Avoiding Lapses: In certain scenarios, it’s feasible to prevent losing your insurance history. One such approach is when individuals anticipate not driving their vehicles for an extended period and putting it into storage. They have the option to modify their policy to Comprehensive coverage only while eliminating other driving-related provisions such as Liability and Collision. By doing so, their vehicles remain insured during storage, and they benefit from significantly reduced premiums, often up to 80% less, all while preserving their continuous coverage discounts.

Not Cancelling Vehicle Insurance between Cars: People often end up selling their car first and using the money to buy another car. Usually, this gap is short enough to keep your current policy and let the insurer know details of your new car once you purchase it. This may be more cost-effective than cancelling your auto insurance the moment you sell the old car and buying a new policy without insurance history for the new car. But it may not be worthwhile practice if the time gap is wide between selling the old automobile and buying a new one.

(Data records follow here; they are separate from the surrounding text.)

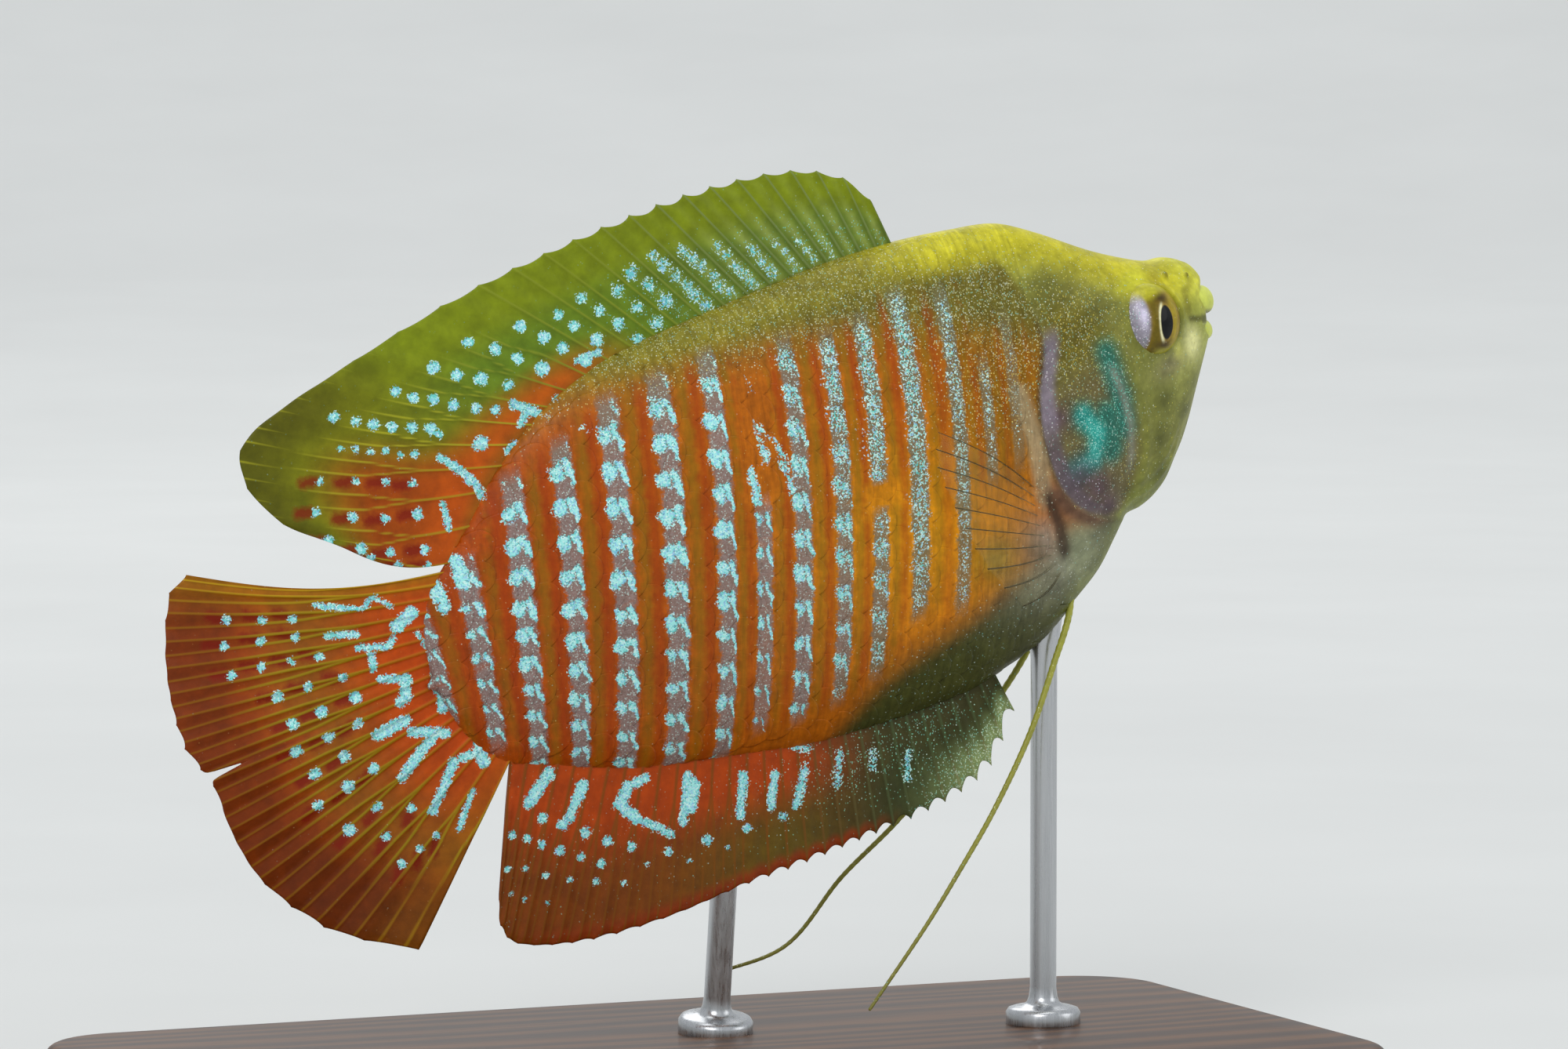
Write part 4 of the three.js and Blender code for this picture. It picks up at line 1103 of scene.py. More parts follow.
def fin_piece(name, plan, last_ray, columns, rows, nodes, material, slot, look, sizes):
    """One fin as a thin closed film with its rays raised on both faces."""
    bm, u, v, face = leaf(columns, rows)
    ray = last_ray * u
    between = ray - np.floor(ray)
    forked = plan.forks(ray) * smooth(v, 0.3, 0.6)
    arm = (0.15 + 0.12 * v) * forked
    off = np.minimum(np.abs(between - arm), np.abs(between - 1 + arm)) * plan.gap(ray, v)
    wide = plan.width * (1 - 0.35 * v)
    rib = np.exp(-((off / wide) ** 2))
    scallop = np.sin(math.pi * between) ** 0.7
    loss = RAY_LOSS * np.sin(12.9898 * np.round(ray)) ** 2
    s, h, y = plan.at(ray, v * (1 - plan.notch(ray) * scallop - loss * (1 - scallop)))
    thin = FIN_EDGE + (1 - FIN_EDGE) * smooth(1 - v, 0, 0.04)
    half = (sizes.fin_skin / MM + sizes.fin_ray / MM * rib * (1 - 0.5 * v)) * thin
    fold = FIN_FOLD * np.sin(2 * math.pi * between) * smooth(v, 0.1, 0.4)
    drawn(bm, place(s, h, y + fold + face * half))
    face_out(bm)
    return piece(name, bm, material, nodes, {**look(plan, ray, v, s, h), "rib": rib})


def station_line(stations):
    """A fin's margin from (ray, s, h) stations."""
    along = through([(ray, s) for ray, s, _ in stations])
    up = through([(ray, h) for ray, _, h in stations])
    return lambda ray: (along(ray), up(ray), 0 * ray)


dorsal_root = through([
    (0, 20.1), (6, 26.8), (10, 33.3), (13, 38.2), (15, 41.6), (17, 44.5), (19, 47.3), (21, 50.2), (23, 54.2),
])
DORSAL = FinPlan(
    root=lambda ray: (dorsal_root(ray), back_line(dorsal_root(ray)) - FIN_ROOT, 0 * ray),
    margin=station_line([
        (0, 20.4, 15.9), (1, 21.5, 17.9), (3, 24.6, 19.8), (6, 30.2, 21.1), (10, 38, 21.8), (13, 44.2, 21.7),
        (15, 49.4, 21.4), (17, 56, 20.7), (19, 62.5, 19.7), (20, 64.8, 18.6), (21, 65.2, 16.2),
        (22, 63.9, 13.2), (23, 61.2, 10.6),
    ]),
    notch=lambda ray: 0.045 - 0.033 * smooth(ray, 9, 17),
    bow=lambda ray: -0.9 * smooth(ray, 14, 22),
    sway=lambda ray, share: 0.35 * share * share * np.sin(0.55 * ray),
    forks=lambda ray: smooth(ray, 14.9, 15.1),
    width=0.1,
)
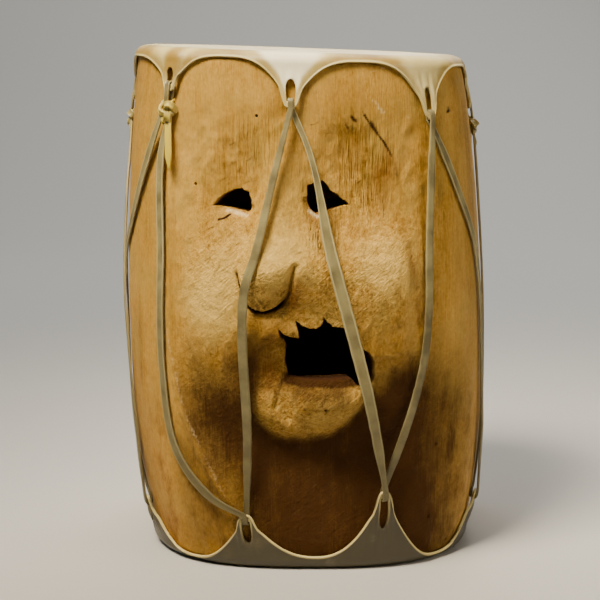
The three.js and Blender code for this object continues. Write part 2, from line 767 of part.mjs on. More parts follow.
addNode('drum_body', makeBody(), wood);
addNode('head_top', makeHead(topTips, topArches, true), rawhide);
addNode('head_bottom', makeHead(footTips, footArches, false), rawhide);
addNode('lace_front', makeLace(topTips[0], frontVisits, frontRoutes, topTips[3]), thong);
addNode('lace_back', makeLace(topTips[3], backVisits, backRoutes, topTips[7]), thong);
addNode('lace_side', makeLace(topTips[7], sideVisits, sideRoutes, turnedOn(topTips[0])), thong);

export default group;
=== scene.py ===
import math

import bmesh
import bpy
import numpy as np
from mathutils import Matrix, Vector, noise


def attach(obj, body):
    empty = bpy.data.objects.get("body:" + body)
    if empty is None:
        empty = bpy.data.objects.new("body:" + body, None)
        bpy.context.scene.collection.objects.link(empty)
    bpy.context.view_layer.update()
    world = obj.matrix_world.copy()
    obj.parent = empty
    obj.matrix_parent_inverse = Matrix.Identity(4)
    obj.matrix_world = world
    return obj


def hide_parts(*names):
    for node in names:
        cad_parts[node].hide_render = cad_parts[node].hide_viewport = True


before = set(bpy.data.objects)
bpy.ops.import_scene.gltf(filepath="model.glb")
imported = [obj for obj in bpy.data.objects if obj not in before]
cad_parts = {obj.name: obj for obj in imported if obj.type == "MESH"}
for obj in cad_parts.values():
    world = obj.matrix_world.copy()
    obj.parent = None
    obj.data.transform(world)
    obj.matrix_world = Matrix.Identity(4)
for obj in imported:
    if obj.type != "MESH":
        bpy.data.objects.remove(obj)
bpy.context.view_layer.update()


# Camera, floor and light. The photograph looks at the carved face from a little
# above the drum's top, through a long lens. The floor is a plain pale sheet. A soft
# key lamp is at the upper left, a weak fill at the right, and two lamps are behind.

def add_node(tree, kind, inputs=None, **settings):
    made = tree.nodes.new("ShaderNode" + kind)
    for name, value in settings.items():
        setattr(made, name, value)
    for name, value in (inputs or {}).items():
        if isinstance(value, bpy.types.NodeSocket):
            tree.links.new(value, made.inputs[name])
        else:
            made.inputs[name].default_value = value
    return made


def linear(code):
    shades = [int(code[i:i + 2], 16) / 255 for i in (1, 3, 5)]
    return [c / 12.92 if c <= 0.04045 else ((c + 0.055) / 1.055) ** 2.4 for c in shades] + [1.0]


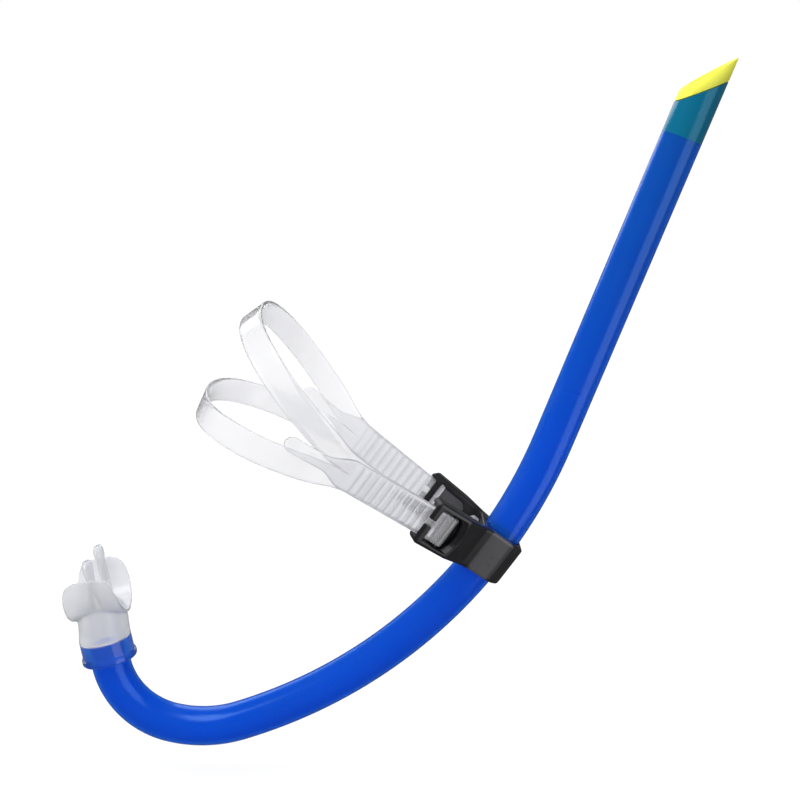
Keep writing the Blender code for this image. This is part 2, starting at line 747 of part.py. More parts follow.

Shopping Around: Exploring different insurance providers to find the most competitive price is always a beneficial practice. Each insurance company assesses risk in its own unique way. While one insurer might be reluctant due to an inability to verify your history, leading to higher premiums, another might be more willing to take a chance and offer you favorable rates. Additionally, various factors influence your vehicle insurance rates, such as your driving record, credit score, zip code, and the type of vehicle you drive. It’s important to note that each carrier evaluates these factors differently, which underscores the importance of shopping around to secure the best possible deal.